Application of These Methods

Fiat currencies:

These have zero DCF or Hammer Method IV. The utility of fiat is predicated on a market consensus they can be used to transact (medium of exchange).

Let’s apply the Hammer Test to fiat: if the market assigned it a zero value, would it be valueless? It would. If something’s utility is dependent on its market price, then it fails the Hammer Test. The Hammer Method heuristic is “if this was priced at zero, would it still be useful?”.

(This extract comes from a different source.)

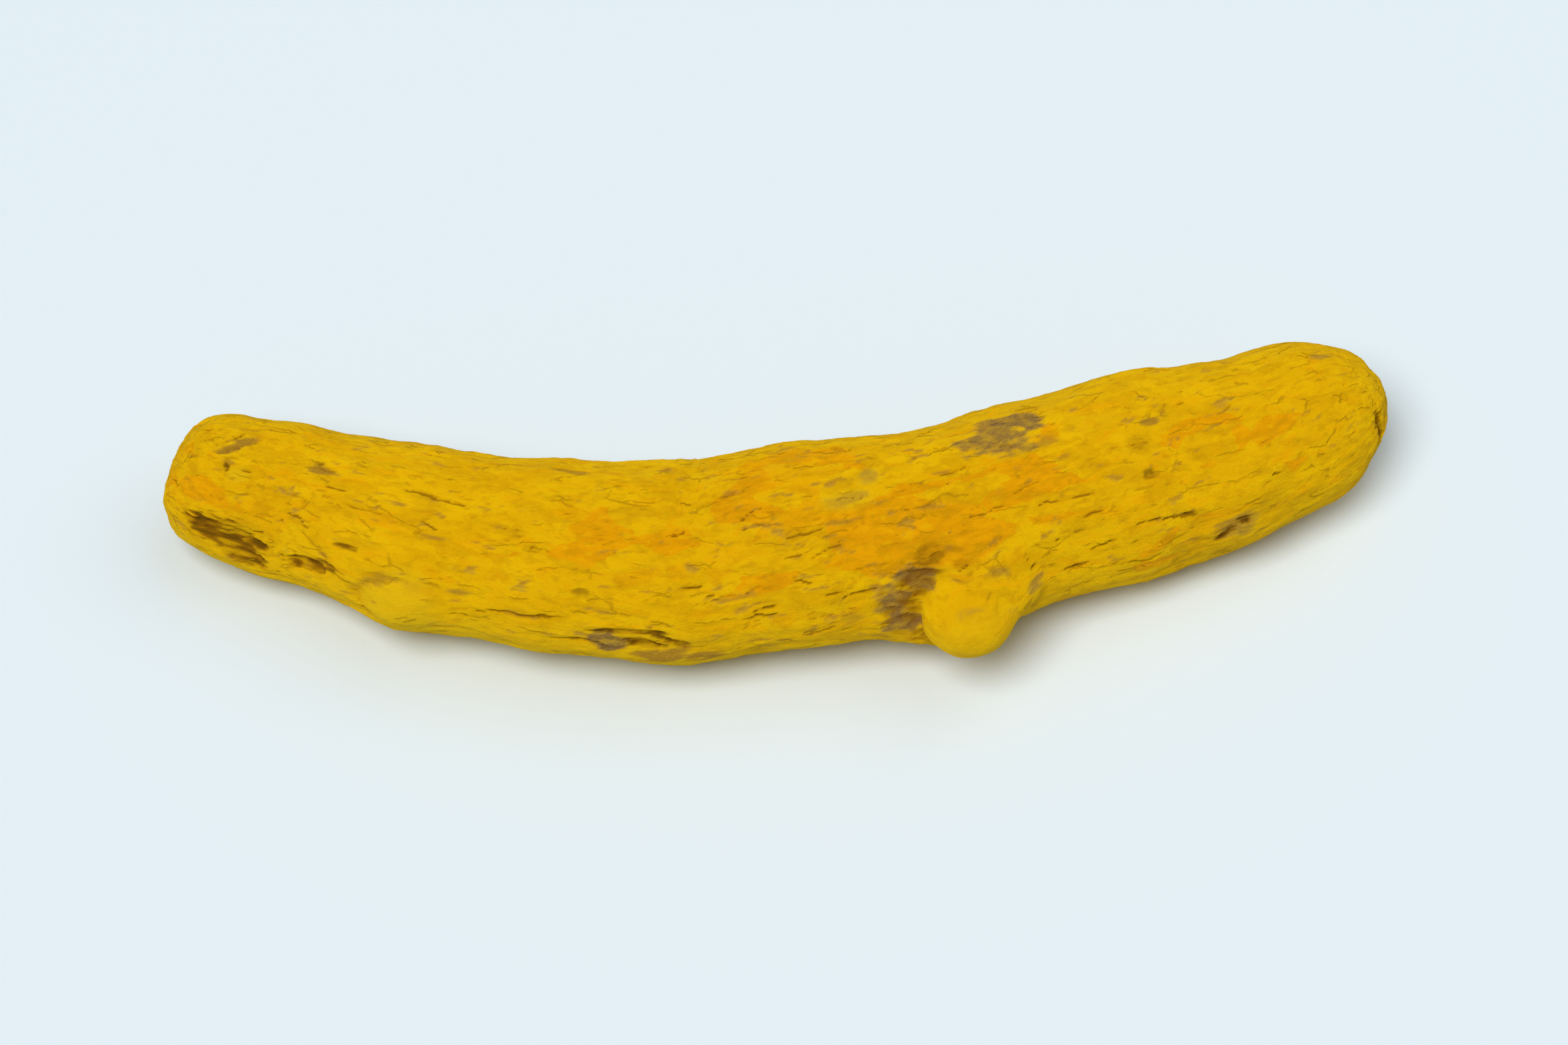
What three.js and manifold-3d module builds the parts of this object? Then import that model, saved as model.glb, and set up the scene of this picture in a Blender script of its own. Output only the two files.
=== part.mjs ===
// A dried turmeric finger: one branch of the rhizome, snapped off, boiled and dried hard.
// It is a single grown piece, bowed like a banana, with a round side bud at one of its nodes.
//
// Millimetres, +Z up. The finger lies on its side on a table at z = 0, its length along X, its bow
// towards -Y, and the origin is on the table under the middle of its bounding box. It touches the
// table on three small pads, where the skin is pressed flat.

import * as THREE from "three";
import { mergeVertices } from "three/addons/utils/BufferGeometryUtils.js";
import Module from "manifold-3d";

// Driving dimensions of the finger.
const fingerLength = 84; // tip to tip, straight across
const fingerThickness = 14; // across its stoutest stretch
const bowDepth = 11; // how far the middle bends away from the line between the tips
const flatness = 0.96; // height of the section over its width
const bluntTipLength = 4.6; // the rounded end at -X, where it broke off
const bluntTipFullness = 2.7; // 2 is round, more is squarer
const growingTipLength = 6.6; // the rounded growing end at +X
const growingTipFullness = 2.1;
const padDepth = 0.22; // how deep the table presses into the skin at each pad

// The section is a little lobed, and its lobes turn slowly along the finger. size: share of the
// radius. start and turn: radians at the blunt tip, and from tip to tip.
const lobes = [
  { count: 2, size: 0.02, start: -0.9, turn: 1.7 },
  { count: 3, size: 0.018, start: 0.4, turn: -3.6 },
];

// The side bud.
const budDiameter = 6.6;
const budReach = 4.4; // from the finger's side to the bud's crown
const budNeckDiameter = 5.2;
const budRoot = 4; // how far its neck runs on inside the finger
const budRise = 3; // degrees that it points above the horizontal

// How finely the surfaces are divided.
const stepsAlong = 90;
const stepsAround = 44;
const budStepsAround = 28;
const budStepsUp = 12;
const crowding = 0.12; // share of the rings, at each tip, that crowd together to keep it round
const tangentStep = 1e-3; // share of the length over which the middle line's direction is taken
const tipShare = 1e-6; // rings closer to a tip than this share are the tip itself
const weldDistance = 1e-4; // points closer together than this are one point

// The finger's course from tip to tip. at: share of the length. bow: share of bowDepth.
// girth: share of the full thickness. rise: millimetres between the table and the underside,
// which is below the table by padDepth at the three pads.
const course = [
  { at: 0, bow: 0, girth: 0.7, rise: 1.4 },
  { at: 0.055, bow: 0.16, girth: 0.735, rise: 0.3 },
  { at: 0.115, bow: 0.322, girth: 0.785, rise: -padDepth },
  { at: 0.2, bow: 0.643, girth: 0.865, rise: 0.3 },
  { at: 0.285, bow: 0.851, girth: 0.915, rise: 0.35 },
  { at: 0.355, bow: 0.962, girth: 0.97, rise: 0.1 },
  { at: 0.42, bow: 0.997, girth: 0.98, rise: -padDepth },
  { at: 0.48, bow: 0.965, girth: 0.985, rise: 0.1 },
  { at: 0.565, bow: 0.88, girth: 0.985, rise: 0.35 },
  { at: 0.655, bow: 0.776, girth: 0.995, rise: 0.35 },
  { at: 0.735, bow: 0.643, girth: 0.985, rise: 0.1 },
  { at: 0.8, bow: 0.51, girth: 0.97, rise: -padDepth },
  { at: 0.855, bow: 0.403, girth: 0.915, rise: 0.2 },
  { at: 0.92, bow: 0.223, girth: 0.825, rise: 0.9 },
  { at: 1, bow: 0, girth: 0.73, rise: 2.3 },
];

// Nodes ring the finger where leaves once clasped it: a low swelling with a steeper far side.
const nodeShares = [0.09, 0.195, 0.305, 0.41, 0.52, 0.625, 0.775, 0.865, 0.945];
const nodeHeight = 0.2;
const nodeNearSide = 3.2; // how gently a node rises, in millimetres along the finger
const nodeFarSide = 1.3; // how steeply it falls

// Swellings and hollows of the skin. at: share of the length. round: degrees round the section,
// 0 at -Y, 90 on top. height, along and across in millimetres.
const swellings = [
  { name: "sleeping bud", at: 0.2, round: -26, height: 0.55, along: 3, across: 3.2 },
  { name: "seat of the side bud", at: 0.618, round: -22, height: 1.6, along: 5.6, across: 4.4 },
  { name: "waist at the back", at: 0.62, round: 145, height: -1, along: 4, across: 4.8 },
  { name: "shoulder over the far node", at: 0.805, round: 145, height: 0.5, along: 2.4, across: 4 },
  { name: "leaf scar on top", at: 0.69, round: 108, height: 0.3, along: 2.6, across: 2.8 },
  { name: "sleeping bud at the back", at: 0.4, round: 185, height: 0.75, along: 2.4, across: 2.4 },
  { name: "dry fold by the blunt tip", at: 0.07, round: 18, height: -0.55, along: 2.6, across: 1.2 },
  { name: "second dry fold", at: 0.135, round: 14, height: -0.4, along: 2.2, across: 0.9 },
  { name: "sunken scar below", at: 0.385, round: 3, height: -0.4, along: 2.8, across: 1.3 },
  { name: "pit near the growing tip", at: 0.87, round: 9, height: -0.35, along: 1.2, across: 1 },
];

const budShare = nodeShares[5]; // the bud grows out of the sixth node
const thickRadius = fingerThickness / 2;

// Smooth curve through the course's points for one of its columns, by cubic Hermite spans.
function courseValue(column, share) {
  let i = 1;
  while (i < course.length - 1 && course[i].at < share) i += 1;
  const [before, from, to, after] = [i - 2, i - 1, i, i + 1].map(
    (k) => course[THREE.MathUtils.clamp(k, 0, course.length - 1)],
  );
  const slope = (a, b) => (b.at > a.at ? (b[column] - a[column]) / (b.at - a.at) : 0);
  const span = to.at - from.at;
  const s = (share - from.at) / span;
  const slopeFrom = slope(before, to) * span;
  const slopeTo = slope(from, after) * span;
  return (
    from[column] * (1 + 2 * s) * (1 - s) ** 2 +
    slopeFrom * s * (1 - s) ** 2 +
    to[column] * s * s * (3 - 2 * s) +
    slopeTo * s * s * (s - 1)
  );
}

// Round ends: a superellipse that closes the section towards each tip.
function tipRounding(distance, tipLength, fullness) {
  if (distance >= tipLength) return 1;
  return (1 - (1 - distance / tipLength) ** fullness) ** (1 / fullness);
}

function endRounding(share) {
  const blunt = tipRounding(share * fingerLength, bluntTipLength, bluntTipFullness);
  const growing = tipRounding((1 - share) * fingerLength, growingTipLength, growingTipFullness);
  return blunt * growing;
}

function nodeSwelling(share) {
  return nodeShares.reduce((sum, node) => {
    const offset = (share - node) * fingerLength;
    const width = offset < 0 ? nodeNearSide : nodeFarSide;
    return sum + nodeHeight * Math.exp(-((offset / width) ** 2));
  }, 0);
}

function lobedShape(share, round) {
  return lobes.reduce(
    (sum, { count, size, start, turn }) => sum + size * Math.cos(count * round + start + turn * share),
    1,
  );
}

function skinRelief(share, round, radius) {
  return swellings.reduce((sum, { at, round: degrees, height, along, across }) => {
    const lengthwise = ((share - at) * fingerLength) / along;
    const turned = round - THREE.MathUtils.degToRad(degrees);
    const crosswise = (Math.atan2(Math.sin(turned), Math.cos(turned)) * radius) / across;
    return sum + height * Math.exp(-(lengthwise ** 2) - crosswise ** 2);
  }, nodeSwelling(share));
}

// The middle line of the finger, with the section's sideways and upward directions.
function frameAt(share) {
  const centre = (s) =>
    new THREE.Vector3(
      (s - 0.5) * fingerLength,
      -bowDepth * courseValue("bow", s),
      courseValue("rise", s) + flatness * thickRadius * courseValue("girth", s),
    );
  const ahead = centre(Math.min(share + tangentStep, 1));
  const tangent = ahead.sub(centre(Math.max(share - tangentStep, 0))).normalize();
  const side = new THREE.Vector3(tangent.y, -tangent.x, 0).normalize(); // towards -Y
  const up = new THREE.Vector3().crossVectors(side, tangent).normalize();
  return { centre: centre(share), tangent, side, up };
}

function skinPoint(share, round) {
  const { centre, side, up } = frameAt(share);
  const radius = thickRadius * courseValue("girth", share);
  const fullReach = radius * lobedShape(share, round) + skinRelief(share, round, radius);
  const reach = fullReach * endRounding(share);
  return centre
    .addScaledVector(side, reach * Math.cos(round))
    .addScaledVector(up, reach * Math.sin(round) * flatness);
}

// Share of the length at which a ring sits: evenly spaced, but crowded together at the tips.
function ringShare(step) {
  const fromTip = Math.min(step, 1 - step);
  const eased = fromTip < crowding ? fromTip ** 2 / (2 * crowding) : fromTip - crowding / 2;
  const share = eased / (1 - crowding);
  return step < 0.5 ? share : 1 - share;
}

// A sphere whose poles become the finger's tips.
function fingerSkin() {
  const skin = new THREE.SphereGeometry(1, stepsAround, stepsAlong);
  const position = skin.getAttribute("position");
  const uv = skin.getAttribute("uv");
  for (let i = 0; i < position.count; i += 1) {
    const share = ringShare(1 - uv.getY(i));
    const onTip = share < tipShare || share > 1 - tipShare;
    const point = skinPoint(share, onTip ? 0 : 2 * Math.PI * (uv.getX(i) % 1));
    position.setXYZ(i, point.x, point.y, point.z);
  }
  return skin;
}

// A ball on a short neck, turned round its own axis and laid out from the finger's middle line.
function sideBud() {
  const ballRadius = budDiameter / 2;
  const neckRadius = budNeckDiameter / 2;
  const crown = thickRadius * courseValue("girth", budShare) + budReach;
  const neckAngle = Math.asin(neckRadius / ballRadius);
  const profile = [
    new THREE.Vector2(0, crown - budReach - budRoot),
    new THREE.Vector2(neckRadius, crown - budReach - budRoot),
  ];
  for (let i = 0; i <= budStepsUp; i += 1) {
    const angle = THREE.MathUtils.lerp(Math.PI - neckAngle, 0, i / budStepsUp);
    const radius = i === budStepsUp ? 0 : ballRadius * Math.sin(angle);
    profile.push(new THREE.Vector2(radius, crown - ballRadius + ballRadius * Math.cos(angle)));
  }
  const bud = new THREE.LatheGeometry(profile, budStepsAround);
  const { centre, side, up, tangent } = frameAt(budShare);
  const rise = THREE.MathUtils.degToRad(budRise);
  const outward = side.clone().multiplyScalar(Math.cos(rise)).addScaledVector(up, Math.sin(rise));
  const third = new THREE.Vector3().crossVectors(tangent, outward);
  bud.applyMatrix4(new THREE.Matrix4().makeBasis(tangent, outward, third).setPosition(centre));
  return bud;
}

// The table's space, which presses the pads flat.
function belowTable() {
  const slab = new THREE.BoxGeometry(2 * fingerLength, 2 * fingerLength, fingerThickness);
  slab.translate(0, 0, -fingerThickness / 2);
  return slab;
}

const wasm = await Module();
wasm.setup();

function solidFrom(geometry) {
  geometry.deleteAttribute("normal");
  geometry.deleteAttribute("uv");
  const merged = mergeVertices(geometry, weldDistance);
  const vertProperties = merged.getAttribute("position").array;
  const triVerts = new Uint32Array(merged.index.array);
  const solid = new wasm.Manifold(new wasm.Mesh({ numProp: 3, vertProperties, triVerts }));
  if (solid.volume() < 0) throw new Error("a surface faces inwards");
  return solid;
}

function geometryFrom(solid) {
  const { vertProperties, triVerts } = solid.getMesh();
  const geometry = new THREE.BufferGeometry();
  geometry.setAttribute("position", new THREE.BufferAttribute(vertProperties, 3));
  geometry.setIndex(new THREE.BufferAttribute(triVerts, 1));
  geometry.computeVertexNormals();
  return geometry;
}

const grown = solidFrom(fingerSkin()).add(solidFrom(sideBud()));
const fingerShape = geometryFrom(grown.subtract(solidFrom(belowTable())));

// The origin goes on the table, under the middle of the bounding box.
fingerShape.computeBoundingBox();
const { min, max } = fingerShape.boundingBox;
fingerShape.translate(-(min.x + max.x) / 2, -(min.y + max.y) / 2, -min.z);

const driedSkin = new THREE.MeshStandardMaterial({ color: 0xd9a30c, roughness: 0.85, metalness: 0 });
const finger = new THREE.Mesh(fingerShape, driedSkin);
finger.name = "turmeric_finger";

const part = new THREE.Group();
part.add(finger);

export default part;
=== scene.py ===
import math

import bpy
import numpy as np
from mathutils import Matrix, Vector


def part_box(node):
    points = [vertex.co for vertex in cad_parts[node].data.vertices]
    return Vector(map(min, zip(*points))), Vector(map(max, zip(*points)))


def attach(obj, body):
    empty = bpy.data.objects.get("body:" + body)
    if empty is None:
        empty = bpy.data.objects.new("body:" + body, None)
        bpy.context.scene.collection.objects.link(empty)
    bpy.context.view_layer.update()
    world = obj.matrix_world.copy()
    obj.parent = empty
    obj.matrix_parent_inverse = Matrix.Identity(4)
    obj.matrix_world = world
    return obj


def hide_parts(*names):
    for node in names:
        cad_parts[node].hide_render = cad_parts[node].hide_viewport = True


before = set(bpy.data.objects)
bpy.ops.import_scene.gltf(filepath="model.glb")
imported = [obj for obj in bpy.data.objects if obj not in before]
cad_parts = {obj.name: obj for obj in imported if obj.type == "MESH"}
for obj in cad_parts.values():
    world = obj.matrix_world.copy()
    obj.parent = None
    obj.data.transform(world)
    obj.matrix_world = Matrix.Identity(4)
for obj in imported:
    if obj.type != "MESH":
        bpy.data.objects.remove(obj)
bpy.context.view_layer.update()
print("turmeric: packed model loaded")

millimetre = 0.001
cadLow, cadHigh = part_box("turmeric_finger")
cadSize = np.array(cadHigh - cadLow) / millimetre

tiny = 1e-6  # keeps a division by nought away

# The finger, in millimetres unless said. Its sizes come from the CAD node's box.
finger = {
    "length": 0.988 * cadSize[0],
    "thickness": 1.033 * cadSize[2],
    "bow": 0.461 * cadSize[1],
    "flatness": 0.96,  # height of the section over its width
    "bluntTip": (4.6, 2.7),  # length of the rounded end, and fullness: 2 is round, more is squarer
    "growingTip": (6.6, 2.1),
    "nodes": (0.09, 0.195, 0.305, 0.41, 0.52, 0.625, 0.775, 0.865, 0.945),  # shares of the length
    "nodeHeight": 0.2,
    "nodeNearSide": 3.2,
    "nodeFarSide": 1.3,
    "ringsAlong": 341,
    "stepsAround": 292,
    "crowding": 0.05,  # share of the rings, at each tip, that crowd together
    "budCrowding": 0.45,  # how much closer the rings are over the side bud
    "budCrowdingReach": 0.06,  # share of the length
}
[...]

It isn’t edgy to describe currencies as having no IV, but it’s important to emphasize the same people who dismiss crypto on IV grounds have no issue that the currencies they store their wealth in have none of it. The point of this "intrinsic value" breakdown is to expose inconsistencies and hypocrisy.

Gold:

It trades around $2k/ounce due to a centuries-old Lindy effect that believes it’s a store of value (SoV). It’s just a belief, but it’s a very old, deeply ingrained one. However if the market assigned a $0 price to gold, it would have a little bit of Hammer IV as a contact metal for electronics. This is a very autistic point, but gold is a good conductor of electricity and heat and that has utility beyond its market price. This has like zero bearing on why it’s $2k an ounce though; no one owns gold because of its heat conductivity.

I’m also open to giving gold some Hammer IV points as a bartering tool, since even with no market value many would still accept it in exchange for goods. This is a self-referencing Lindy point, in a way. The SoV bartering utility would likely transcend a market price (imagine if all markets said gold was worth $0, guys would still want it). I admit this is a subjective hypothetical, gold is an odd one.

But if we’re being candid, gold has no IV. It doesn’t do anything. It’s valuable because… reasons.